**WHAT IS EXPECTED**
Restrict the output to the lines below starting at the one that contains "clear_scene()" and ending at the one that contains "obj.parent = None", and restate them word for word, both ends included.

— Begin PROVIDED DATA —

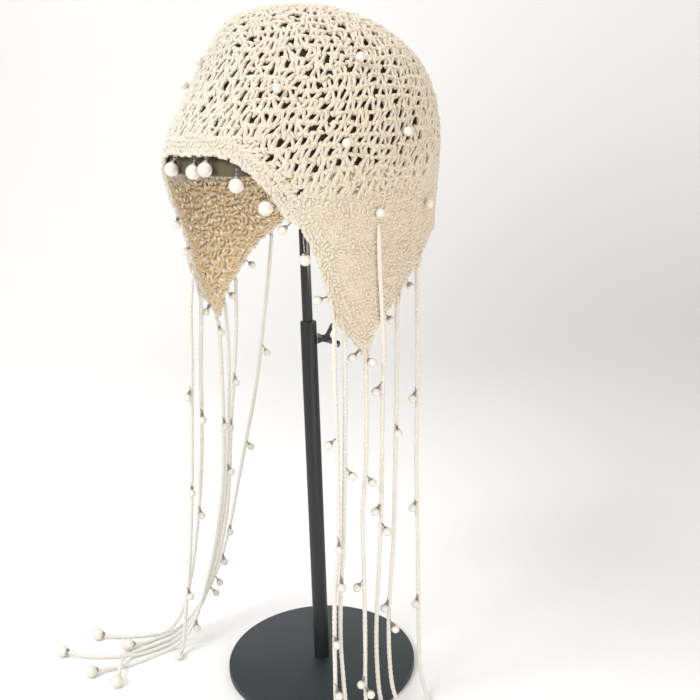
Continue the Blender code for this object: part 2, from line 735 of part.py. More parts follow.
def build_wing_screw():
    """The clamping screw in the tube's side: a tapered hub with one wing up and one to the side."""
    start = TUBE_RADIUS + SEAT_GAP
    end = start + SCREW_HUB_LENGTH
    profile = (
        (0, end),
        (SCREW_HUB_RADIUS * 0.55, end),
        (SCREW_HUB_RADIUS * 0.80, end - SCREW_HUB_LENGTH * 0.30),
        (SCREW_HUB_RADIUS * 0.62, end - SCREW_HUB_LENGTH * 0.60),
        (SCREW_HUB_RADIUS, start),
        (0, start),
    )
    screw = turned("wing_screw", profile, 12, BLACK_PAINT)
    # The hub's own Z becomes the direction out of the tube.
    outwards = Matrix.Rotation(SCREW_AZIMUTH, 4, "Z") @ Matrix.Rotation(math.pi / 2, 4, "Y")
    height = TUBE_TOP - SCREW_DROP
    screw.matrix_world = Matrix.Translation((0, 0, height)) @ outwards
    root = start + SCREW_HUB_LENGTH * 0.62
    for label, lean, roll in (("upper", 28, 180), ("side", 62, -38)):
        arm = (
            screw.matrix_world
            @ Matrix.Translation((0, 0, root))
            @ Matrix.Rotation(math.radians(roll), 4, "Z")
            @ Matrix.Rotation(math.radians(90 - lean), 4, "Y")
            @ Matrix.Translation((0, 0, WING_LENGTH / 2))
        )
        wing = solid_box(f"wing_{label}", (WING_THICKNESS, WING_WIDTH, WING_LENGTH), arm)
        join = screw.modifiers.new(label, "BOOLEAN")
        join.operation = "UNION"
        join.solver = "EXACT"
        join.object = wing


def build():
    global parts, cutters
    clear_scene()
    parts = new_collection("crocheted_hat_on_stand")
    cutters = new_collection("cutters")
    build_stand()
    build_crown()
    build_flap("ear_flap_left", 1)
    build_flap("ear_flap_right", -1)
    build_sewn_pearls()
    build_edge_pearls()
    build_cords()


build()
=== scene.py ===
# The looks of a crocheted cap with ear flaps, pearls and long cords, on its stand.
# Units are metres and +Z is up. The wearer faces -Y, so the wearer's left is +X.
import math
import bpy
import numpy as np
from mathutils import Matrix, Vector


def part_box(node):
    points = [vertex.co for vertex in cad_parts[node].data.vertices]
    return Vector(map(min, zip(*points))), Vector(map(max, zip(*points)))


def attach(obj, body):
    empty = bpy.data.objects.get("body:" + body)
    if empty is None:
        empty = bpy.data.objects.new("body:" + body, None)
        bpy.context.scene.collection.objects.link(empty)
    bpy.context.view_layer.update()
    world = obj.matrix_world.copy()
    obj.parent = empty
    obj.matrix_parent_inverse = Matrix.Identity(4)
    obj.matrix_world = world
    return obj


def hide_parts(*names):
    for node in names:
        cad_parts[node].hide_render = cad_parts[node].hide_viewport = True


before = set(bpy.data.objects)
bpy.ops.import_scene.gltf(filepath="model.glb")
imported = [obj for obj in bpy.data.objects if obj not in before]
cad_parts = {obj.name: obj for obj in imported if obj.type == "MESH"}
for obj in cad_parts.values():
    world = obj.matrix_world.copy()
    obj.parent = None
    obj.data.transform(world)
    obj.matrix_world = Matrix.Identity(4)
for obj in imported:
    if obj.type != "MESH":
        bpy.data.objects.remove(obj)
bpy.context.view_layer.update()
BODY = "root"
rng = np.random.default_rng(7)

# Camera: its place, its heading round +Z, and how it is tilted
CAMERA_PLACE = (0.4900, -0.4159, 0.4388)
CAMERA_AZIMUTH = math.radians(47)
CAMERA_PITCH = math.radians(15.36)
CAMERA_ROLL = math.radians(1.64)
CAMERA_LENS = 46.29

# The hat's form, the same as its solids'
crown_low, crown_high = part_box("crown")
HAT_TOP = crown_high.z
HAT_WIDTH = 0.188
HAT_LENGTH = 0.196
HAT_RADIUS = (HAT_WIDTH + HAT_LENGTH) / 4
RIM_DEPTH = 0.103
FRONT_DEPTH = 0.094
FLAP_DEPTH = 0.225
FLAP_TAPER = 0.079
TAPER_DEPTH = 0.100
CROWN_LEAN = 0.0115
SPLIT_HEIGHT = crown_low.z
# Step of the lines measured down the hat and along its edge, and the radius taken for angles there
LINE_STEP = 0.0005
EDGE_RADIUS = 0.095

# Level sections of the hat from its widest one up: height, size and backward shift, as shares
# of RIM_DEPTH, of the hat's width and length, and of CROWN_LEAN
SECTIONS = np.array((
    (0.00, 1.000, 0.00), (0.12, 0.994, 0.22), (0.23, 0.972, 0.43), (0.39, 0.917, 0.83),
    (0.52, 0.856, 1.00), (0.65, 0.779, 1.00), (0.77, 0.674, 0.74), (0.87, 0.550, 0.30),
    (0.94, 0.410, -0.17), (0.98, 0.250, -0.17), (1.00, 0.000, -0.17),
))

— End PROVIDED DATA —

**SOLUTION**
    clear_scene()
    parts = new_collection("crocheted_hat_on_stand")
    cutters = new_collection("cutters")
    build_stand()
    build_crown()
    build_flap("ear_flap_left", 1)
    build_flap("ear_flap_right", -1)
    build_sewn_pearls()
    build_edge_pearls()
    build_cords()


build()
=== scene.py ===
# The looks of a crocheted cap with ear flaps, pearls and long cords, on its stand.
# Units are metres and +Z is up. The wearer faces -Y, so the wearer's left is +X.
import math
import bpy
import numpy as np
from mathutils import Matrix, Vector


def part_box(node):
    points = [vertex.co for vertex in cad_parts[node].data.vertices]
    return Vector(map(min, zip(*points))), Vector(map(max, zip(*points)))


def attach(obj, body):
    empty = bpy.data.objects.get("body:" + body)
    if empty is None:
        empty = bpy.data.objects.new("body:" + body, None)
        bpy.context.scene.collection.objects.link(empty)
    bpy.context.view_layer.update()
    world = obj.matrix_world.copy()
    obj.parent = empty
    obj.matrix_parent_inverse = Matrix.Identity(4)
    obj.matrix_world = world
    return obj


def hide_parts(*names):
    for node in names:
        cad_parts[node].hide_render = cad_parts[node].hide_viewport = True


before = set(bpy.data.objects)
bpy.ops.import_scene.gltf(filepath="model.glb")
imported = [obj for obj in bpy.data.objects if obj not in before]
cad_parts = {obj.name: obj for obj in imported if obj.type == "MESH"}
for obj in cad_parts.values():
    world = obj.matrix_world.copy()
    obj.parent = None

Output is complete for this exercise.